It is important to have an attorney (also known as the appellee or respondent when referring to an appeal) who is knowledgeable about appeals, as self-representation can be extremely difficult and involve a high level of risk. The rules for appeals are extensive, right down to the size, color, ordering trial transcripts and binding of the legal documents involved and most people do not have the experience or knowledge to proceed with an appeal without counsel. No new evidence may be considered, only what was presented in the original trial. Additionally, anything that is not on the record (hand gestures, comments, requests not made) cannot be brought up in the appeal. For more information contact Barney B. Gibbs, Attorney at Law, in Orange County, California.
A knowledgeable attorney will know which records to present to the judge in order to show which information is important in reconsidering the case. The right attorney will also know what to put in your offer of proof (a copy of what the witness will say). Without a good offer of proof, the appeal may be denied. Once the notice of appeal has been filed, a schedule will be set by the appellate court which will tell when to appear in court as well as when certain papers are to be filed. There will normally be three appellate briefs as well; the opening one from the appellant, a response one from the respondent, and a reply from the appellant. Once the briefs are filed, counsel may argue the appeal for a normally short period of time.
The Appellate Division of the Superior Court has control of Superior Court misdemeanor convictions (appeals for misdemeanors or infractions are heard in Superior Court Appellate Division). Before municipal and superior courts were combined, they were tried in Municipal. When an appeal was made it went to the Appellate Division, which meant that the appeal went to a separate group of people. Now, although still different people, the combining of the two courts has made it so that appeals are looked at by people on the same bench who may know each other. It is now permitted for a petition for review to be filed to the Court of Appeal, including cases where a refusal of a request for transfer and/or certification has been denied.

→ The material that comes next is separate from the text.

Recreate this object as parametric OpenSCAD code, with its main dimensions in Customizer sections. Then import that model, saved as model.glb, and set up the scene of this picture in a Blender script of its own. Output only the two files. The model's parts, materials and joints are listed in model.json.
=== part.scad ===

In most criminal cases, the sentencing is typically the judgment. Oftentimes the words judgment and conviction are interchangeable, especially when referring to an appeal. Although it may be confusing as to when the final judgment actually occurs, it is sometimes possible for counsel to file an appeal early. A Notice of Appeal may at times be filed on a District Attorney, which is up to the discretion of counsel. If the attorney who does the trial believes that the defendant wants to appeal and will be unable to pay for counsel, he/she must file an application for the appellate division to appoint counsel.
Any judge who is involved in a certain litigation will be disqualified from being included on an appellate panel that may be related to that case. Disqualification also includes if the judge was involved in a contested pretrial, in order to make sure that the judgment is impartial and fair.
If someone chooses not to retain a private attorney because of financial reasons, the appeal must be filed stating that the defendant will be representing him/herself. Following this, counsel is asked to be appointed. If a specific attorney is appointed during a time of trial, this same attorney usually represents the person on an appeal. For convicted misdemeanors that may lead to incarceration or fines that total more than $500, the appellate division will appoint an attorney for the defendant. A Notice of Appeal may also contain information regarding the outcome of the appeal, such as the grant of release on own recognizance or an order staying custody.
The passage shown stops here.